Water Street Mission has helped provide life giving, whole person care to thousands in our community over the years.
Be a part of the rescue and renewal happening continuously at Water Street by considering a donation!
Throughout this season, we have encountered a number of challenges in operating our shelter safely. Thankfully we have been blessed to see no community spread among our guests. This is due not only to the work of our team, but also the ways that upgrades to our facilities came at just the right time.
For example, Providence Shelter, which opened in November 2019, provides additional spacing and a top-tier air filtration system. We have also been able to implement the same air filtration standards in our dining hall prior to the most recent wave of COVID.
Because a high percentage of our guests have preexisting health conditions, we have had to be diligent in our safety protocols, doing our best to ensure their safety. For us that has included implanting all CDC disinfecting, masking and social distancing from the very beginning. This has led to major changes in roles and responsibilities of staff. Staff have taken over disinfecting in shifts all over campus. They have also delivered much of our support services and programs through zoom, hosting counseling sessions and classes virtually and meeting in-person with plexi-glass dividers only when necessary.
For meals, we’ve changed preparation and delivery to help minimize interaction of guests who live in different facilities. At times that has meant delivering meals to certain Residential Floors so we can keep smaller groups in the dining hall. We have also had to restrict guests’ travel on and off campus to only essential trips such as going to work, the doctors, shopping etc., in order to minimize unnecessary exposure.
Another change in this season has been how we do intakes. Currently, the intake process requires new guests to be tested for COVID-19. They await their test results in a separate temporary shelter we have set up, before entering Providence Emergency Shelter.
All of these changes have been made while severely limiting the number of volunteers on campus. At one point, all volunteering was completely put on hold. Now, we are running with a third of our normal volunteers.
And it’s been tiring, for both staff and guests. We have had times where many staff were working remotely due to their own health risks. Other times where staff or guests have been quarantined due to exposures.

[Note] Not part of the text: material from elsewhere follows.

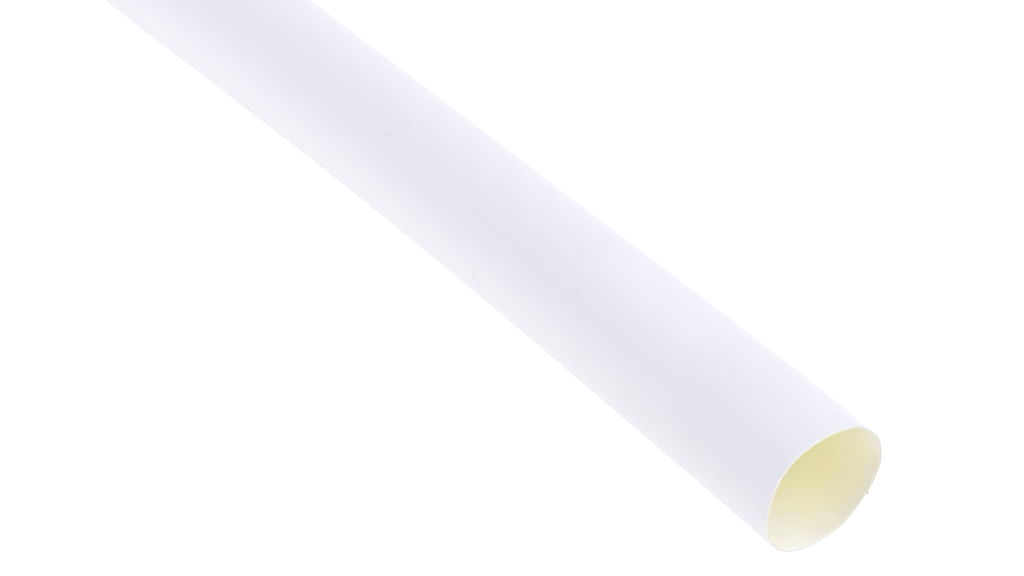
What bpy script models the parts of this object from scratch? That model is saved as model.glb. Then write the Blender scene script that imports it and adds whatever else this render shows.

But even with all of the schedule changes, increased overtime, and cross-shift working, our team has done an amazing job persevering through all of the challenges.

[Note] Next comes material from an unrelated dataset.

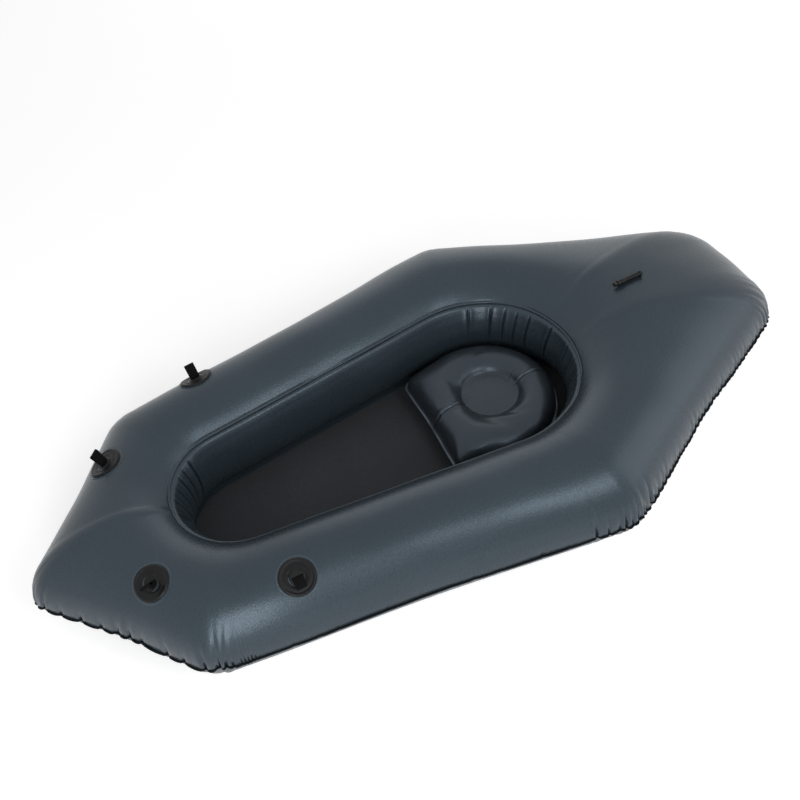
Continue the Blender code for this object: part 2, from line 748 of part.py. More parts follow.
def add_mouthpiece(place, materials, collection):
    """The hard end of the oral tube, with a poppet that a spring holds shut."""
    plastic = materials["plastic"]
    spigot = ORAL_BORE - GAP
    bore = spigot - SPIGOT_WALL
    hole = POPPET_STEM_RADIUS + SPIGOT_WALL
    top = GAP + COLLAR_LENGTH + LIP_LENGTH
    bead = top - 2 * LIP_BEAD
    shelf = GAP + COLLAR_LENGTH / 2
    profile = [(bore, top), (LIP_RADIUS, top), (LIP_RADIUS + LIP_BEAD, bead + LIP_BEAD),
               (LIP_RADIUS, bead - LIP_BEAD), (LIP_RADIUS, GAP + COLLAR_LENGTH),
               (COLLAR_RADIUS, GAP + COLLAR_LENGTH), (COLLAR_RADIUS, GAP), (spigot, GAP),
               (spigot, -SPIGOT_LENGTH), (bore, -SPIGOT_LENGTH), (bore, shelf - SHELF_THICKNESS),
               (hole, shelf - SHELF_THICKNESS), (hole, shelf), (bore, shelf)]
    finish(turned("oral_mouthpiece", profile, place, collection, TUBE_SIDES), plastic)

    head_top = top + POPPET_PROUD
    head = head_top - POPPET_HEAD
    disc_top = -SPIGOT_LENGTH - GAP
    profile = [(0, head_top), (POPPET_HEAD_RADIUS, head_top), (POPPET_HEAD_RADIUS, head),
               (POPPET_STEM_RADIUS, head), (POPPET_STEM_RADIUS, disc_top),
               (spigot, disc_top), (spigot, disc_top - POPPET_DISC), (0, disc_top - POPPET_DISC)]
    finish(turned("oral_poppet", profile, place, collection), plastic)
    coil = bore - SPRING_SIDE_GAP - SPRING_WIRE
    spring = helix("oral_spring", coil, shelf + GAP, head - GAP, place, collection)
    finish(spring, materials["steel"])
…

What to Expect This Winter Typically we have over 200 total guests on campus, over 100 in our Residential Programs over and 100 in our Emergency Shelters. Although our Residential capacity remains about the same, we have had to reduce the available beds in Providence Shelter to ensure safe spacing overnight from about 75 to 55.
Winter always presents its own challenges, so we anticipate this year will be no different. Women in our Providence Shelter have moved over to the shelter at St. Mary’s across the street, run by the Lancaster Food Hub. During their stay there they have full access to all of our services, including showers, food and staff support. Not only does having women shift to St. Mary’s enable us to free up additional beds for men, it will help us keep the shelter populations separate and limit the risk of spread.
Thank You We have been so encouraged by the support we have received this year. Without a community coming around us and our guests, we would not be able to keep our guests safe and continue to guide them in their restoration journeys. We truly couldn’t do what we do without you.